As with most people, I find merit in both OST and GIF, but struggle. For example, I'd harbor less grief at the prospect of human extinction if it weren't certain that domestic dogs would exit with us. Most of us are salved or lulled by the daily duties of living: It is not "I think, therefore I am" but rather "I mow the lawn, therefore I am." Nevertheless, we all have an impact, and if we wish to be conscious, deliberate players on the world rostrum, how we act needs to be informed by some brand of philosophy.

In a recent special issue of National Geographic magazine, David Quammen wrote about the past, present and future of Yellowstone National Park and the surrounding territory. One focus of the article was the condition of three keystone species: bison, wolves and, most notably, grizzly bears. The harsh human colonization of the past century and a half has forced these animals to scramble for survival. After listing what people could do to help protect them and the greater Yellowstone ecosystem — none of it easy — Quammen notes, "But if the Yellowstone grizzly bear is expected to adapt, modify its behavior, and cope with new realities, shouldn't we be expected to do that too?"

The GIF outlook would shout, "Yes!" The OST outlook would be ambivalent, with some even saying, "Save the grizzlies? They're doomed — get over it! There's a better world to come."

Whether anyone actually changes their behavior — willingly or unwillingly — is a separate issue, but it seems to me that not enough humans have consciously considered where they stand on the question of human destiny. In past eras, this responsibility defaulted to the third outlook, to priests and gods, and "ordinary" people focused on the chores of getting by. That is not sufficient. Especially in the energy-intensive developed world, the effect of getting by is too momentous to be accomplished mindlessly.
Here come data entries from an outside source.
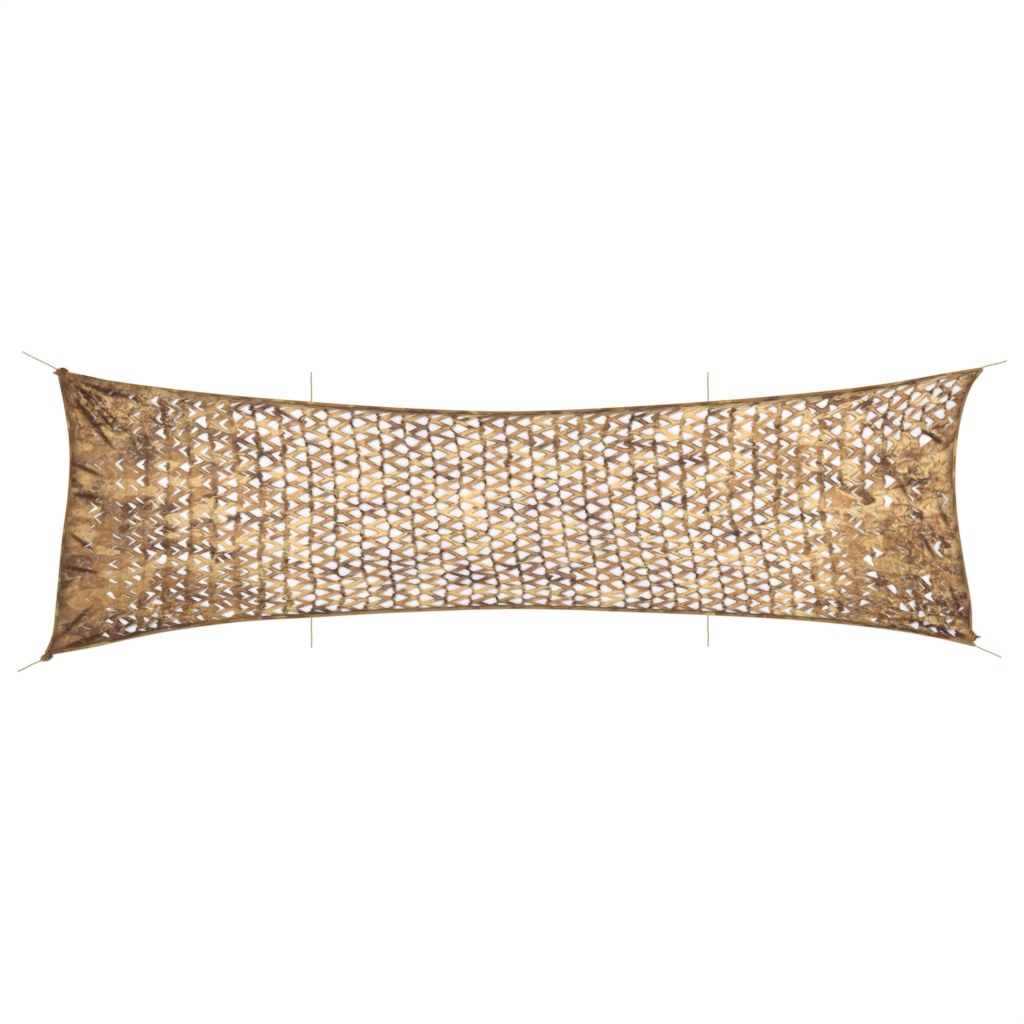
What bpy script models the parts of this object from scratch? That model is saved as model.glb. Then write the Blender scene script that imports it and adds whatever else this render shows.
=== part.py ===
"""Camouflage netting, 1.5 m by 5 m, lying flat and drawn out by its eight ties.

One length of cloth is cut through with rows of V-shaped openings in pairs, back to back along lines of
twisted cloth, the spines. The ties pull the hems outwards, so the openings gape, the net narrows at its
middle and the spines stand up. Metres: +X runs along the net and +Y across it, and it lies on a surface
at z = 0.
"""

import bisect
import math
import random
from collections import namedtuple

import bmesh
import bpy
from mathutils import Matrix, Vector
from mathutils.geometry import delaunay_2d_cdt

# Cloth
CLOTH_THICK = 0.002
HEM_THICK = 0.003
HEM_WIDE = 0.022
GAP = 0.0003                 # between pieces that touch
SHARPEST = 0.45              # cosine of half the turn past which an inset corner is blunted

# The cut: openings stand in columns, and the two of a pair are half a row apart
COLUMNS = 20
ROWS = 9
END_MARGIN = 0.012           # share of the length between a short hem and the first column's cell
SIDE_MARGIN = 0.034          # share of the width between a long hem and the first row's cell
END_CROWDING = 0.07          # columns stand this share closer at the ends, and wider in the middle
LEAN = 0.14                  # how far a mid column's foot stands to the right of its head
UNEVEN = 0.10                # how far an opening's size strays
LEAST_OPEN = 0.50            # an opening that would gape less than this stays shut
SHUT_LONG = 0.72             # length of an opening that hardly gapes, as a share of one that gapes in full
SHUT_TALL = 0.50             # and its height
HEM_CLEARANCE = 0.009        # between an opening and the hem
CROWDING = 0.006             # least distance from a crest or a fold to an opening
LEAF_SHUT = 3.2              # how much further a leaf reaches into an opening that hardly gapes
LEAF_OPEN = 0.5              # and into one that gapes in full
SPINE_HIGH = 0.015           # crest of a gaping column's spine
SPINE_SWAY = 0.045           # sideways swing of a spine, as a share of its cell

Point = namedtuple("Point", "x y")

# Outer line of each hem between the corners, left to right or bottom to top
TOP_HEM = (
    Point(-2.396, 0.772), Point(-2.145, 0.722), Point(-1.647, 0.657), Point(-1.085, 0.608),
    Point(-0.496, 0.570), Point(0.044, 0.557), Point(0.709, 0.586), Point(1.342, 0.632),
    Point(1.828, 0.680), Point(2.087, 0.716), Point(2.314, 0.757), Point(2.547, 0.795),
)
BOTTOM_HEM = (
    Point(-2.491, -0.762), Point(-2.280, -0.724), Point(-1.896, -0.642), Point(-1.469, -0.584),
    Point(-1.085, -0.560), Point(-0.604, -0.533), Point(0.044, -0.514), Point(0.709, -0.533),
    Point(1.342, -0.561), Point(1.714, -0.588), Point(2.087, -0.631), Point(2.331, -0.674),
    Point(2.514, -0.716),
)
LEFT_HEM = (
    Point(-2.530, -0.760), Point(-2.485, -0.654), Point(-2.466, -0.492), Point(-2.431, -0.124),
    Point(-2.406, 0.065), Point(-2.392, 0.249), Point(-2.393, 0.400), Point(-2.406, 0.562),
    Point(-2.436, 0.724),
)
RIGHT_HEM = (
    Point(2.514, -0.716), Point(2.493, -0.684), Point(2.485, -0.503), Point(2.433, -0.184),
    Point(2.408, 0.000), Point(2.397, 0.189), Point(2.406, 0.373), Point(2.431, 0.535),
    Point(2.480, 0.697), Point(2.547, 0.795),
)

LONG_STEPS = 32              # points along a long hem
SHORT_STEPS = 12             # and along a short one

# One opening of the left-hand column, from the line of its spine: shares of a cell along and across the net,
# how high it rises, as a share of the spine's height, and whether it is the leaf's tip
Corner = namedtuple("Corner", "along across rise is_leaf")
OPENING = (
    Corner(-0.57, 0.00, 0.00, False),       # point of the V
    Corner(-0.17, -0.38, 0.10, False),      # lower shoulder
    Corner(-0.055, -0.27, 0.45, False),     # lower foot, at the spine
    Corner(-0.075, 0.02, 0.95, True),       # tip of the leaf that the V leaves
    Corner(-0.055, 0.27, 0.45, False),      # upper foot
    Corner(-0.17, 0.38, 0.10, False),       # upper shoulder
)

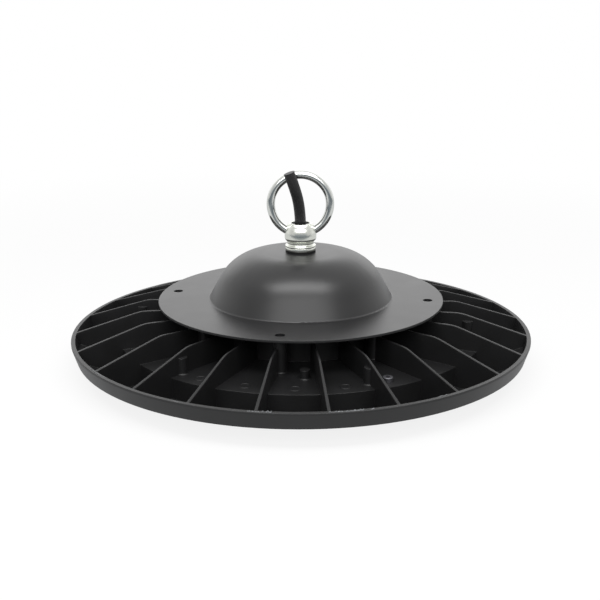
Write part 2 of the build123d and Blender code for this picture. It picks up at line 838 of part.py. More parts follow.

Both OST and GIF support a unique calling for we human animals. You can be a lump of protoplasm if you wish, aimlessly bobbing in the backwash of history, logging time between your unbidden birth and inevitable death, ceding responsibility to others. Or you can think and act from earned convictions and observations about what it means to be one of the 7-billion-plus of our race. We all have a role and a stake in how we (and the grizzlies) make out.

Kindly Grandpa's bumper sticker resonates: People suck. But only when they're blind to destiny. The Anthropocene has arrived. What will we do with our species and our planet?

Peter M. Leschak, of Side Lake, Minn., is the author of "Ghosts of the Fireground" and other books.